Docket Entry: Hearing held on 8/10/12 RE:(related document(s) 162 Motion for Contempt filed by Daniel L. Freeland. APPEARANCES: Johnny Mathis and Atty. Galanos on behalf of Debtor. The debtor has complied with the trustee’s motion for turnover; matter thus resolved — order to show cause satisfied.

The foregoing record amply demonstrates the diligent efforts employed by the Trustee to obtain information and documentation (first requested at the August 30, 2011, § 341 meeting) — a significant portion of which is material to the issues raised in the adversary proceeding, and was necessary to the Trustee to obtain to investigate the transaction which is the subject of this case. As the Record Nos. 166 and 167 docket entries evidence, this course was completed by the Trustee sometime after July 6, 2012 and before August 10, 2012.8 The complaint in this adversary proceeding was filed on August 31, 2012.

*71In order to apply the doctrine of equitable tolling, it need not be demonstrated that any failure to disclose documents or information was the result of some form of fraudulent conduct, and the court does not find that there was fraudulent failure to disclose information to the Trustee. What is made abundantly clear by the record — particularly the transcript of the August 30, 2011, § 341 meeting — is that Johnny Mathis was for all intents and purposes the Debtor Livemercial, and that he was for all intents and purposes a number of other entities with respect to which the Trustee conducted investigation, including the Defendant CPA Warehouse. The Trustee’s inability, despite due diligence, to obtain information/documentation highly material to the core of this case— for whatever reason caused Mathis’ inability or failure to promptly produce or provide it — amply supports the application of the doctrine of equitable tolling to this case in order to extend the limitation period of 11 U.S.C. § 546(a)(1)(A), with respect to both Mathis and CPA Warehouse. The filing of the complaint on August 31, 2012, is within this expanded period, and thus was timely.

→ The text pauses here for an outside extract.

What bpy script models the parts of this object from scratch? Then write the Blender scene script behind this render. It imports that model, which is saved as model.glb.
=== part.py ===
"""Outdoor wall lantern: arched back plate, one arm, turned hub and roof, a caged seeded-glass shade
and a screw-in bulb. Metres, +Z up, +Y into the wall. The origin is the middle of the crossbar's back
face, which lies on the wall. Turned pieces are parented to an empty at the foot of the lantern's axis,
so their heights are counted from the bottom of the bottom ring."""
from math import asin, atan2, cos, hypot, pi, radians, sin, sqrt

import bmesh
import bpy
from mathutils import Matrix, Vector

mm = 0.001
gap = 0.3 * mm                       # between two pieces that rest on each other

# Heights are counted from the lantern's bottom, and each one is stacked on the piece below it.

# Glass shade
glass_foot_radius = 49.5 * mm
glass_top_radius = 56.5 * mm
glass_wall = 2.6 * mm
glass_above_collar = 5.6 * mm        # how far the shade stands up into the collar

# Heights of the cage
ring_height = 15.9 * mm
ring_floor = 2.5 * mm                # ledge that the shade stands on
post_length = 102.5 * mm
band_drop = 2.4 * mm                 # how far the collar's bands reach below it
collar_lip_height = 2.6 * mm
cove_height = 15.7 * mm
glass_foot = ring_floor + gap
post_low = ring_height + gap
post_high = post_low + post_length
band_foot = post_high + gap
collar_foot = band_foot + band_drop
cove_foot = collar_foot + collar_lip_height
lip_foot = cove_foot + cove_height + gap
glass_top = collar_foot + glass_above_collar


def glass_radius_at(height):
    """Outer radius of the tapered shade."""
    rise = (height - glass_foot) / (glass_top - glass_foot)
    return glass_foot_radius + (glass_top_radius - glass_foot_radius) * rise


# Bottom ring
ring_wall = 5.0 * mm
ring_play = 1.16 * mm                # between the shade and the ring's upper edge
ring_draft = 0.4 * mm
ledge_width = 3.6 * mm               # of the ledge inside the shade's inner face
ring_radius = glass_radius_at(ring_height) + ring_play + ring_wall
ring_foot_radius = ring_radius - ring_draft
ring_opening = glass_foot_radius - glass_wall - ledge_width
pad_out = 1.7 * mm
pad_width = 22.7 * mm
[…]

For the reasons addressed above, the court determines that the motion to dismiss is denied with respect to its assertions of untimeliness under 11 U.S.C. § 546(a)(1).

IT IS ORDERED that the motion to dismiss filed by the defendants Johnny Mathis and CPA Warehouse on October 14, 2012, is denied.9

. The aggregation of all grounds in this one final composite order necessarily results in redundancies with prior orders which partially determined certain issues.

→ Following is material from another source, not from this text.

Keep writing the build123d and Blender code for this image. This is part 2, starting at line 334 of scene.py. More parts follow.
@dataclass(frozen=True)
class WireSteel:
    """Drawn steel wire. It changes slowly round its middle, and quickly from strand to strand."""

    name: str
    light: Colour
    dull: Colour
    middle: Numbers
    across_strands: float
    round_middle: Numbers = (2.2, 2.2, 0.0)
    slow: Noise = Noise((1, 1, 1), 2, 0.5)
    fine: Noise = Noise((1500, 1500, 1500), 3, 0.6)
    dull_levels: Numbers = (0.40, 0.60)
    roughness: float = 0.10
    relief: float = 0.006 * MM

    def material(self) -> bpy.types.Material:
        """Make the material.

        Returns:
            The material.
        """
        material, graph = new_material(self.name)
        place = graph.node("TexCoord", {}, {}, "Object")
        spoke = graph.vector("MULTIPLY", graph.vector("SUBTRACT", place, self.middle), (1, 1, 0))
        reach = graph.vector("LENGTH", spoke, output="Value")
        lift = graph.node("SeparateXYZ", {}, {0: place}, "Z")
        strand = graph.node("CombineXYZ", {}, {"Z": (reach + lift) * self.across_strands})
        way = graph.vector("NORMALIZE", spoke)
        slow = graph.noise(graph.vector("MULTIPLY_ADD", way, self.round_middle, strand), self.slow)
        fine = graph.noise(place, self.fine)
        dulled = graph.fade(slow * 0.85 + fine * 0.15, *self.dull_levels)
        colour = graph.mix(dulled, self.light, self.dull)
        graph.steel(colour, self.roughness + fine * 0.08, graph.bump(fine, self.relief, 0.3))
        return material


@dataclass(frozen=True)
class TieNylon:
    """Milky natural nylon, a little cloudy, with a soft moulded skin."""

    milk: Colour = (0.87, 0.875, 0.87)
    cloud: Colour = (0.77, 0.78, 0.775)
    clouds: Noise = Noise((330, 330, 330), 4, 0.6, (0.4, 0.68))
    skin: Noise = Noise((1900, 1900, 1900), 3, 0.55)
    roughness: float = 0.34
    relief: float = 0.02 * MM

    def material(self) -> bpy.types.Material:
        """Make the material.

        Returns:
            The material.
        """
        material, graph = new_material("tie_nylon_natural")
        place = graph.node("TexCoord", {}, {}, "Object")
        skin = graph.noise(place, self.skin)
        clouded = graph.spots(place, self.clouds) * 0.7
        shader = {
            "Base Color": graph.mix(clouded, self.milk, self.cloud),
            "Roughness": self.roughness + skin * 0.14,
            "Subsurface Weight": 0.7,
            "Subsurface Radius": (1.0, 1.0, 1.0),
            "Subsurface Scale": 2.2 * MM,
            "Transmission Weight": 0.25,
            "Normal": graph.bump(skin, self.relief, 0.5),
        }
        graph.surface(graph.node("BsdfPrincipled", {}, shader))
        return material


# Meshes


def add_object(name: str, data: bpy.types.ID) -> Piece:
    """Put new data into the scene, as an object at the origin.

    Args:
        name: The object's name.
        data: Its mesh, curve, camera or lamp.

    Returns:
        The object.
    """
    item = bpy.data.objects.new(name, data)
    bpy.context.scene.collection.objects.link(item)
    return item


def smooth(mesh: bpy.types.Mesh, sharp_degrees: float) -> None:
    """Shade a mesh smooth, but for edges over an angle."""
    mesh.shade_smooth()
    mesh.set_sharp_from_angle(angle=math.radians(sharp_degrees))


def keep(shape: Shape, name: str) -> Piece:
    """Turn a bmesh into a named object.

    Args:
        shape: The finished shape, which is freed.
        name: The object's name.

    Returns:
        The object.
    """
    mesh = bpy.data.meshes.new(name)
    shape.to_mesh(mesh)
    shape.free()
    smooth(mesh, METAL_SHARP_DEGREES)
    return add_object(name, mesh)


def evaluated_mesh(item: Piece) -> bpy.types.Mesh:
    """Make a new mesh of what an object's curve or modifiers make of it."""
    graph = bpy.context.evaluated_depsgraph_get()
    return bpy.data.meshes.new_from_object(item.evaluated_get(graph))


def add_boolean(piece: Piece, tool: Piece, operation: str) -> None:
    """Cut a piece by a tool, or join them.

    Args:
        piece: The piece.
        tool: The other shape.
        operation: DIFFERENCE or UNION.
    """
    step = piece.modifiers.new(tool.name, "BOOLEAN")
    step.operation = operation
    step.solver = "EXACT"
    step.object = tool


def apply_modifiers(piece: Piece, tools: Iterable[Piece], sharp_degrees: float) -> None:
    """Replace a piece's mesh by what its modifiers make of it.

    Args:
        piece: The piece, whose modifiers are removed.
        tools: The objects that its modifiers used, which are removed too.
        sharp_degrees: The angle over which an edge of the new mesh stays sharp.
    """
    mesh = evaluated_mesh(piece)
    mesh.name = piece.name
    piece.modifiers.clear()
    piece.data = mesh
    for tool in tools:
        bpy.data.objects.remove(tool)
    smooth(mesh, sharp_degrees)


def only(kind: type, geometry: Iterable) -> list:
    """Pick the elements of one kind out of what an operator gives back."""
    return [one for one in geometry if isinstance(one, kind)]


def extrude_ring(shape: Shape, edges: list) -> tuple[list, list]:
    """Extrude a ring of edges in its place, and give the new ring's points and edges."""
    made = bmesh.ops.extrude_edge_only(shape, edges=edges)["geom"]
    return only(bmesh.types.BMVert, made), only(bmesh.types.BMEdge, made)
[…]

. In their filings in support of their motion to dismiss, CPA and Mathis assert that there is nothing which establishes Freeland’s appointment as an interim trustee. That is inaccurate. In the United States Bankruptcy Court for the Northern District of Indiana, the des-ignalion of the interim trustee in a Chapter 7 case is made in the initial notice to creditors concerning the § 341 meeting and other matters noticed to creditors at the initiation of the case. Freeland was appointed as the interim trustee by the Record No. 124 document.

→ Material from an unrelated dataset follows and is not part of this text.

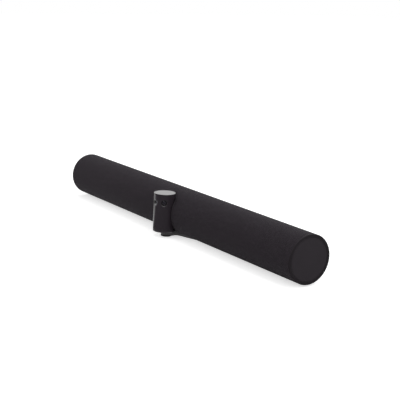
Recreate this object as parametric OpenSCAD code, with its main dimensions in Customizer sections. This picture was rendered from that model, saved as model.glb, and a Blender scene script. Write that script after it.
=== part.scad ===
// Conference camera: a fabric covered speaker bar with an upright pod of three cameras sunk
// in its front, a cast foot and arm under the pod, and a connector housing behind the bar.
// X runs along the bar, the front faces -Y and Z is up. The origin is on the table, under the
// middle of the whole device. Modules are drawn about the bar's own axis and set up by on_bar().

/* [Bar] */
// Length of the bar over its end rings
bar_len = 650; // [620:1:690]
// Diameter of the bar over the fabric
bar_d = 75; // [74:0.5:78]
// Gap between the underside of the bar and the table
under_gap = 2.6; // [2.2:0.1:4]
// Thickness of the knitted sleeve
fabric_t = 1; // [0.7:0.1:1.3]
// Wall of the perforated tube
tube_wall = 1.8; // [1.5:0.1:2.1]
// Length of a sound slot
slot_len = 10; // [6:0.5:11]
// Width of a sound slot
slot_w = 2.4; // [1.6:0.1:3]
// Distance from the middle of the bar to the first column of sound slots
slot_first = 110; // [105:1:120]
// Distance between columns of sound slots
slot_pitch = 14; // [12:0.5:16]
// Columns of sound slots on each side
slot_cols = 9; // [6:1:10]
// Rows of sound slots
slot_rows = 5; // [3:2:7]
// Angle between rows of sound slots
slot_row_angle = 13; // [9:1:13]

/* [Fits] */
// Gap between pieces that are pushed into each other
fit_gap = 0.1; // [0.05:0.05:0.2]
// Gap between curved faces that are glued or seated on each other
seat_gap = 0.1; // [0.05:0.05:0.15]

/* [Bar ends] */
// Radial width of the dark ring round an end disc
rim_w = 4.8; // [4.2:0.1:6]
// Thickness of the ring where it covers the edge of the sleeve
rim_t = 1.2; // [0.8:0.1:2]
// Rounding of the ring's outer edge
rim_edge_r = 0.6; // [0.3:0.1:0.7]
// Length of the ring's spigot inside the tube
spigot_len = 9; // [6:0.5:12]
// Thickness of the end disc
disc_t = 2; // [1.5:0.1:3]
// Depth of the end disc below the ring's face
disc_recess = 0.3; // [0.2:0.1:0.8]
// Width of the ledge that the end disc sits on
ledge_w = 2; // [1.5:0.1:3]
// Thickness of that ledge and of the disc's skirt
ledge_t = 1.5; // [1:0.1:2]

/* [Pod] */
// Diameter of the camera pod
pod_d = 36; // [35:0.5:38]
// Height of the camera pod
pod_h = 64.1; // [62:0.1:66]
// Height of the pod's top above the bar's axis
pod_top = 33.35; // [33:0.05:36]
// Distance of the pod's axis in front of the bar's axis
pod_forward = 37.35; // [36.5:0.05:39]
// Wall of the pod's shell
pod_wall = 2.2; // [1.8:0.1:2.4]
// Dark gap between the pod and the edge of the fabric
pod_gap = 1.6; // [1.4:0.1:2]
// Wall of the saddle that lines the pocket behind the pod
saddle_t = 1.1; // [0.8:0.1:1.2]
// Thickness of the pod's top ring and top disc
pod_top_t = 1.6; // [1.2:0.1:2.5]
// Radial width of the pod's top ring
pod_ring_w = 2.2; // [2:0.1:3.5]
// Thickness of the pod's base cap
pod_base_t = 1.6; // [1.2:0.1:2.5]
// Chamfer of the pod's top and bottom edges
pod_edge = 0.5; // [0.2:0.1:0.8]
// Height of the spigots that centre the pod's caps in its shell
pod_spigot_h = 3; // [2:0.5:5]

/* [Cameras] */
// Angle between neighbouring cameras
lens_angle = 55; // [52:1:60]
// Height of the lens axes below the pod's top
lens_drop = 14.3; // [13:0.1:16]
// Diameter of a lens recess at the pod's surface
lens_mouth_d = 11; // [9:0.5:12]
// Diameter of a lens recess at its floor
lens_floor_d = 6; // [5:0.1:6.2]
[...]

. Ideally, the tape recording of the August 30, 2011 § 341 meeting transmitted to the United States Trustee's office would have served as the basis for establishing the proceedings at that meeting. The court determines that the transcription attached to the Record No. 31 filing is accurate, and that it evidences a general continuance of the August 31, 2011 § 341 meeting to an undesignated date and time.

. These matters will be addressed in more detail infra.

. Implicated in this inquiry is Fed.R.Bankr.P. 2003(e), and case law which has developed under that Rule as to when a Section 341 meeting is actually concluded. In the context of Fed.R.Bankr.P.2003(e), an issue is when the present version of that Rule became effective and applicable to cases, particularly in the context of the “presiding official” filing a “statement specifying the date and time to which the meeting is adjourned.” In this context, the United States Supreme Court's order of April 26, 2011 [See introductory notes preceding Rule 1001 in the 2012 of Bankruptcy Code, Rules and Forms by West Publishing Company ] provides that the amendments to Fed.R.Bankr.P.2003 took effect on December 1, 2011, and “shall govern in all proceedings in bankruptcy cases thereafter commenced and, insofar as just and practicable, all proceedings then pending." First, the court determines that it is not "just and practicable” to apply the amended rule to this case. Moreover, any issue concerning which version of Rule 2003(e) may be applicable is not material to any issue in this case, as the record conclusively demonstrates that the meeting was in fact adjourned to an unspecified date after the latest date within the 2 year period stated in 11 U.S.C. § 546(a)(1)(A).

. Because the record is conclusive as to the § 341 not being concluded within the time frame of 11 U.S.C. § 546(a)(1)(A), it is unnecessary to address whether the original version of Fed.R.Bankr.P.2003(e) is to be construed pursuant to one of the three lines of case authority discussed in In re Dutkiewicz, 408 B.R. 103 (6th Cir.BAP, 2009).

. Mathis is/was the principal of both the debt- or Livemercial and of the defendant CPA Warehouse.

. Based upon the record, including the proceedings at the August 30, 2011, § 341 meeting and the adjournment of the December 28, 2011 meeting, the court determines that the § 341 meeting of Livemercial was concluded when the Trustee received the documents/ information originally requested at the August 30, 2011, meeting. This resolution was stated on the record at the August 10, 2012 hearing, memorialized by record entry number 167. The court thus concludes that Daniel L. Free-land became the permanent trustee in case number 10-20051 on August 10, 2012. To the extent necessary to do so, the court adopts the "totality of circumstances” test as discussed in In re Dutkiewicz, 408 B.R. 103 (6th Cir.BAP 2009) to arrive at this determination. A separate order in this regard will be entered.

. A preliminary pretrial conference will be scheduled by separate order.